----- Material provided -----
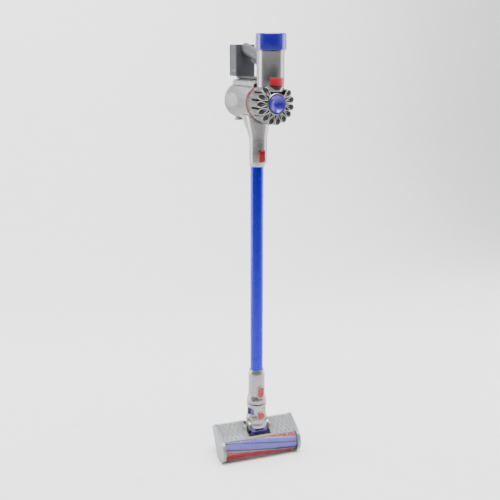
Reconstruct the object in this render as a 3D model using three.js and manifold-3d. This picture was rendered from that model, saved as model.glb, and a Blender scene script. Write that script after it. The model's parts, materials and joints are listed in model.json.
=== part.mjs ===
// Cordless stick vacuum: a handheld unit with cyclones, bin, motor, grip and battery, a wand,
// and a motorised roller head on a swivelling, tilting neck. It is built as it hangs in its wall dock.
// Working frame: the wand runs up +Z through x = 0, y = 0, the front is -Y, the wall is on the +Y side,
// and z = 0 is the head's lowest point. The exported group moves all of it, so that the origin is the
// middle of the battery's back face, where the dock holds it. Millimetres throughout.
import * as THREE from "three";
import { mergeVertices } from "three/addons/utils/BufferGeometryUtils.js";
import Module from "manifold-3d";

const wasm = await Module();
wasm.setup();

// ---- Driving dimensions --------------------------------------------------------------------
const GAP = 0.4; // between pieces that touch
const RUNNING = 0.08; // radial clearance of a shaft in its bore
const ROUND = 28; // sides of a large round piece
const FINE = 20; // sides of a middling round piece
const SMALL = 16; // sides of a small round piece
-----
----- Material provided -----
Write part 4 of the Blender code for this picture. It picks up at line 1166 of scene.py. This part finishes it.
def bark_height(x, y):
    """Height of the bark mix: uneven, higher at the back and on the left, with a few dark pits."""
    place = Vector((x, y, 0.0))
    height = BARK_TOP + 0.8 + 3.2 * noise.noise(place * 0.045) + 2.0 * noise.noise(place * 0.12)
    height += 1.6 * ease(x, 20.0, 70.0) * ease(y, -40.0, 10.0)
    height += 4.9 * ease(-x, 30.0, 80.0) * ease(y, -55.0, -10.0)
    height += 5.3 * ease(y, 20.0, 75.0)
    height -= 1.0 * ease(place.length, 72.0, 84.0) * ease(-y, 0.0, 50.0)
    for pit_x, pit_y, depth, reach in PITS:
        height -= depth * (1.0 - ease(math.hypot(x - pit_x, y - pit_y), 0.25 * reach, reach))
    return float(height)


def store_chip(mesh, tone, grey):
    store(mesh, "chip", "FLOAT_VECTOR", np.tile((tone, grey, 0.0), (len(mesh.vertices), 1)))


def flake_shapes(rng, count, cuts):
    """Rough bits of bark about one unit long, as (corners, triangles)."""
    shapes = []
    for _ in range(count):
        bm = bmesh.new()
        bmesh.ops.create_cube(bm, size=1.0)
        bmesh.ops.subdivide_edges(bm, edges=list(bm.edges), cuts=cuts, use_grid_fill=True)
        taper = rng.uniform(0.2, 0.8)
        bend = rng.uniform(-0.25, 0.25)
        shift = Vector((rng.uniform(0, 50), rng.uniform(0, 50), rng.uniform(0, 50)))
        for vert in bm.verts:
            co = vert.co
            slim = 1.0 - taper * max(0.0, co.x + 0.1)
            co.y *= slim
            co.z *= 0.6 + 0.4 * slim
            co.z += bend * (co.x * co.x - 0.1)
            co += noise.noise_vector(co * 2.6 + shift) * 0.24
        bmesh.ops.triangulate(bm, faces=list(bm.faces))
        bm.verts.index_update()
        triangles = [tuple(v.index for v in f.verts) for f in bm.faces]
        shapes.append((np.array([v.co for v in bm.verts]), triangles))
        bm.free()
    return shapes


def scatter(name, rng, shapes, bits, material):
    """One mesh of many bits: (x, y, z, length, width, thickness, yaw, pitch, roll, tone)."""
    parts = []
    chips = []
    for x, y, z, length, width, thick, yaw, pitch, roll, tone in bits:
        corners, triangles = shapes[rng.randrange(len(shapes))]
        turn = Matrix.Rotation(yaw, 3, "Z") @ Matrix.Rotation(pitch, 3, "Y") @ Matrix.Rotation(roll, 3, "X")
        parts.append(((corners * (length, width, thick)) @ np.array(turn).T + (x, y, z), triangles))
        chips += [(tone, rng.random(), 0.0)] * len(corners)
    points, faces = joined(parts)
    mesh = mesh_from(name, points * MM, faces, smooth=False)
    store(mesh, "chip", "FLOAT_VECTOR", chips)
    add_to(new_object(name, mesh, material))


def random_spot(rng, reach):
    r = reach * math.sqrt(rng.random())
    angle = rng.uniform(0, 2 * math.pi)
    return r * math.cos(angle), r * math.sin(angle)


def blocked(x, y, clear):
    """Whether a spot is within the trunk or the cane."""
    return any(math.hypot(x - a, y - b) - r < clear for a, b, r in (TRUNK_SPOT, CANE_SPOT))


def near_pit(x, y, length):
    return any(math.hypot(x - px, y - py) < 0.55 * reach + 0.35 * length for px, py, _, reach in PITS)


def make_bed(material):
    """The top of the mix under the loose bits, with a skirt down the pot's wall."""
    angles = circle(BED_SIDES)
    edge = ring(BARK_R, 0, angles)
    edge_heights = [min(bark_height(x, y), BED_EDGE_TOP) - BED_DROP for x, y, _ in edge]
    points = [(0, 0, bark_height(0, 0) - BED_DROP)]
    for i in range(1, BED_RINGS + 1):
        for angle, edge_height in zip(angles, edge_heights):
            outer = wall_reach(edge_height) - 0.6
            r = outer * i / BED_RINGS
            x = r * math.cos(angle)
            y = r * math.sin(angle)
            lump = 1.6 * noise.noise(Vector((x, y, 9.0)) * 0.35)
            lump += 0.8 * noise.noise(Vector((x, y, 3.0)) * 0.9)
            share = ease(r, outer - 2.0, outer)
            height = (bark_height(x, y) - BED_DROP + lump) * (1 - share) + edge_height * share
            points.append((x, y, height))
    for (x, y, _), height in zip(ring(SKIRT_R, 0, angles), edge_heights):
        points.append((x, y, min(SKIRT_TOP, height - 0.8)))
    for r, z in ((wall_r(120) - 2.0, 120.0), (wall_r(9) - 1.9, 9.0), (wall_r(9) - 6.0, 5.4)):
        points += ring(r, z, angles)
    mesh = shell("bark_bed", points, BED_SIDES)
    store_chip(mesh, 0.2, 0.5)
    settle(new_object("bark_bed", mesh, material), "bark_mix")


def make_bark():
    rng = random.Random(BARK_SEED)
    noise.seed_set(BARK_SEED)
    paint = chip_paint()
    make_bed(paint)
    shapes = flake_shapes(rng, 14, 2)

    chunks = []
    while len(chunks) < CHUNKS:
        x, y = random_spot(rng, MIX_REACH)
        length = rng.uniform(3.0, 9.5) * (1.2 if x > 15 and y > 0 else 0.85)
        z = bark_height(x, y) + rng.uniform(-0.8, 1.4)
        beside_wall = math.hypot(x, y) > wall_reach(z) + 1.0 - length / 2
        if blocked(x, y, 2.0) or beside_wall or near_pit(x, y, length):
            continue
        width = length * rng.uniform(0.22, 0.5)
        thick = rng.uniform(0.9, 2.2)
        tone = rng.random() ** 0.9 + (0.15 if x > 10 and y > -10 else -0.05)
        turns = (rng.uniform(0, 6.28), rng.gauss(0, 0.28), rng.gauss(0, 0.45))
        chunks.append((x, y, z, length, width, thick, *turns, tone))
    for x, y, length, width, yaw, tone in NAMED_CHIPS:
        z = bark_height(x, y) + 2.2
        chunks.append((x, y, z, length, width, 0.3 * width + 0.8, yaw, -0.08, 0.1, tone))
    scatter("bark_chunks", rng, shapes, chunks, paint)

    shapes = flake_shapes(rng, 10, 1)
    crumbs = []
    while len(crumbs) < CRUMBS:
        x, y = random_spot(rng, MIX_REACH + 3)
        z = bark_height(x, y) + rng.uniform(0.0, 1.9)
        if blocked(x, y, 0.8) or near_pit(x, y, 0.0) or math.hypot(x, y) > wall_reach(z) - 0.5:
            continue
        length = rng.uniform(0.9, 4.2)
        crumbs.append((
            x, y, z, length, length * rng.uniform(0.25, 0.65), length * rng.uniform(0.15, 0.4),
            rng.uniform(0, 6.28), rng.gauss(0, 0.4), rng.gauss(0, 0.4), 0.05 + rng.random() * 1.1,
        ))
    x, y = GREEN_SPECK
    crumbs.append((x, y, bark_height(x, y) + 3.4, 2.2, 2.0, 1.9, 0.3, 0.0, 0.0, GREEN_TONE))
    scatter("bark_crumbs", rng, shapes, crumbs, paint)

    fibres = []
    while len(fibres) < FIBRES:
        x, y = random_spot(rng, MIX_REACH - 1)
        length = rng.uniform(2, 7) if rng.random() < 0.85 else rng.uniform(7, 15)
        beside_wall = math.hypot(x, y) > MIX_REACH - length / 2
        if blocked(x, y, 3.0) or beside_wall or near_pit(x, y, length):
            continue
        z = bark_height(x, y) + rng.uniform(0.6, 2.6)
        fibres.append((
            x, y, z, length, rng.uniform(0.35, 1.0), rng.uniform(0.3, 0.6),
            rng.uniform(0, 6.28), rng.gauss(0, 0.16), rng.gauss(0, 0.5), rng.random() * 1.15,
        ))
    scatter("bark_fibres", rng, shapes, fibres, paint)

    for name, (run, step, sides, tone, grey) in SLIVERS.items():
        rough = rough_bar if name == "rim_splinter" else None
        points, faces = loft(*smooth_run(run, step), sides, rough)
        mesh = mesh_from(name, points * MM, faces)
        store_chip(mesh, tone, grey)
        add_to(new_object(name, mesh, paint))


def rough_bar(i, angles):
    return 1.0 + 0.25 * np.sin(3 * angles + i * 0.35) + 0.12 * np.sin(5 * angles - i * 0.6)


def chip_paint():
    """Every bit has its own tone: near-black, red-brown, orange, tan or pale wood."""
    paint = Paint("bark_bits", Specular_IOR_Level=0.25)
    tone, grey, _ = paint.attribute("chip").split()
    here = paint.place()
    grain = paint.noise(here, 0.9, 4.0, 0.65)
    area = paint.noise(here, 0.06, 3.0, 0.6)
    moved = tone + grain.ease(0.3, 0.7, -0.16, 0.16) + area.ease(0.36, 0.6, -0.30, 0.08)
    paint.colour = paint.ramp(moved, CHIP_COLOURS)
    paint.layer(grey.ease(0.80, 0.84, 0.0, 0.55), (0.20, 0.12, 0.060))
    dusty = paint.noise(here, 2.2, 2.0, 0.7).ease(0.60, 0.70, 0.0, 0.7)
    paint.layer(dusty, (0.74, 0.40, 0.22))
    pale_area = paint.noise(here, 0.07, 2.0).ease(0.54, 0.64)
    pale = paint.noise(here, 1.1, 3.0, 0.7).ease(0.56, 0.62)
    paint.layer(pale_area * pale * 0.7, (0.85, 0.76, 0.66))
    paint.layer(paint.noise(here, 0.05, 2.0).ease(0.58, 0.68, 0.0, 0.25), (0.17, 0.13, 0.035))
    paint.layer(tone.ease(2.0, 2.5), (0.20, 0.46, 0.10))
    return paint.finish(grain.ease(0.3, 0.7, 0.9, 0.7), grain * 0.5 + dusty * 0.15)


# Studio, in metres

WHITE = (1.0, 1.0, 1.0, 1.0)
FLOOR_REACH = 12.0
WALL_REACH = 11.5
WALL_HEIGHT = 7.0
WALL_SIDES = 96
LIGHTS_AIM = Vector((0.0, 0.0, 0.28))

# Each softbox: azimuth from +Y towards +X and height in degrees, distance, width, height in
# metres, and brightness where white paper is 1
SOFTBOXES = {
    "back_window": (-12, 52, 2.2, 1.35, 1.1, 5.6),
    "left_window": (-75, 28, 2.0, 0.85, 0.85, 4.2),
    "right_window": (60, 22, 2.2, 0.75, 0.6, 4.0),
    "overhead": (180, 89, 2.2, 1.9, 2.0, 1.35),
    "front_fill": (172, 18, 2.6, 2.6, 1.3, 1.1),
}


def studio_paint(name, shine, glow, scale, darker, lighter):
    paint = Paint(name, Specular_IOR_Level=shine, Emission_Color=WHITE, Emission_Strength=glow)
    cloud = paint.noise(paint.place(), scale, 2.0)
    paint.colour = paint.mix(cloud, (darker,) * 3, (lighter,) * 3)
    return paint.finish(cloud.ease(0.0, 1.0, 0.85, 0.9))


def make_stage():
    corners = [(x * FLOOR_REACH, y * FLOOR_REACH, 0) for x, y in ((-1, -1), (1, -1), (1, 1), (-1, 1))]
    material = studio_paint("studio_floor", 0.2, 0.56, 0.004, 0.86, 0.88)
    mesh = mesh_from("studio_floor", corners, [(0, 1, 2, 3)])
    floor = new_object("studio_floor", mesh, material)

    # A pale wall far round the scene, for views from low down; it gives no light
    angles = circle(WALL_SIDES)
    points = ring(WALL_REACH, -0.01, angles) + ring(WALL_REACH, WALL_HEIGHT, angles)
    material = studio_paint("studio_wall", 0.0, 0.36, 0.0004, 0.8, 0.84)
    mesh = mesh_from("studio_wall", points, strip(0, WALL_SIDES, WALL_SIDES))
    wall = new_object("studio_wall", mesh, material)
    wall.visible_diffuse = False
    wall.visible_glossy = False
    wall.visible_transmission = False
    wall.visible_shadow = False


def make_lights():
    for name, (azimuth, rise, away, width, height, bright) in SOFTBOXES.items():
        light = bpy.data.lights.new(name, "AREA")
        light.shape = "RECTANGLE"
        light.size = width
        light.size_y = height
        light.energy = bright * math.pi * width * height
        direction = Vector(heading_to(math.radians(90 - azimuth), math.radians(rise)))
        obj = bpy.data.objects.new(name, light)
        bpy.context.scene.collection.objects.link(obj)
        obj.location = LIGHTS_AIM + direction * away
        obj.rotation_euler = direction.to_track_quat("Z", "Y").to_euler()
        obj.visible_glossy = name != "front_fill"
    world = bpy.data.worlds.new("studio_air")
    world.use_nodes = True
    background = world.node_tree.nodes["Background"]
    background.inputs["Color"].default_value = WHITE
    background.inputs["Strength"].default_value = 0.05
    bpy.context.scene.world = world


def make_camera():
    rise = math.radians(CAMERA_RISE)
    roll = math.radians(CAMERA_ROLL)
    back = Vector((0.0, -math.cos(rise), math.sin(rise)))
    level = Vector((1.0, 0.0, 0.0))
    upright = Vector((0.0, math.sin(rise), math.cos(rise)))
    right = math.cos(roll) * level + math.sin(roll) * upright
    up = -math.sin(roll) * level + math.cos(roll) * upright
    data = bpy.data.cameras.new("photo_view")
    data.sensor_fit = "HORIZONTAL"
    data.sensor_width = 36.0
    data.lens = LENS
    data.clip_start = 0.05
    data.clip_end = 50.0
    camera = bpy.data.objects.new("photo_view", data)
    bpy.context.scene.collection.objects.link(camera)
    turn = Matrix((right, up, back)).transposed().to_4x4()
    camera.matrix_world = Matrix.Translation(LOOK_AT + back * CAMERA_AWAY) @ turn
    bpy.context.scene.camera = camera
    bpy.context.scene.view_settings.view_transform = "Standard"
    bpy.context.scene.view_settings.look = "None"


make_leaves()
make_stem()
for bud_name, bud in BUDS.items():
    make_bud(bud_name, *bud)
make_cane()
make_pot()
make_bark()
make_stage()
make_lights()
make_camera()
-----
----- Material provided -----
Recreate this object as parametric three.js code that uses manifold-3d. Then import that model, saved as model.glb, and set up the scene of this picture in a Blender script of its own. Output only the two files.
-----
Given instruction: Only lines with the word "Write" are wanted, so copy each one from the records.

Expected output:
Reconstruct the object in this render as a 3D model using three.js and manifold-3d. This picture was rendered from that model, saved as model.glb, and a Blender scene script. Write that script after it. The model's parts, materials and joints are listed in model.json.
Write part 4 of the Blender code for this picture. It picks up at line 1166 of scene.py. This part finishes it.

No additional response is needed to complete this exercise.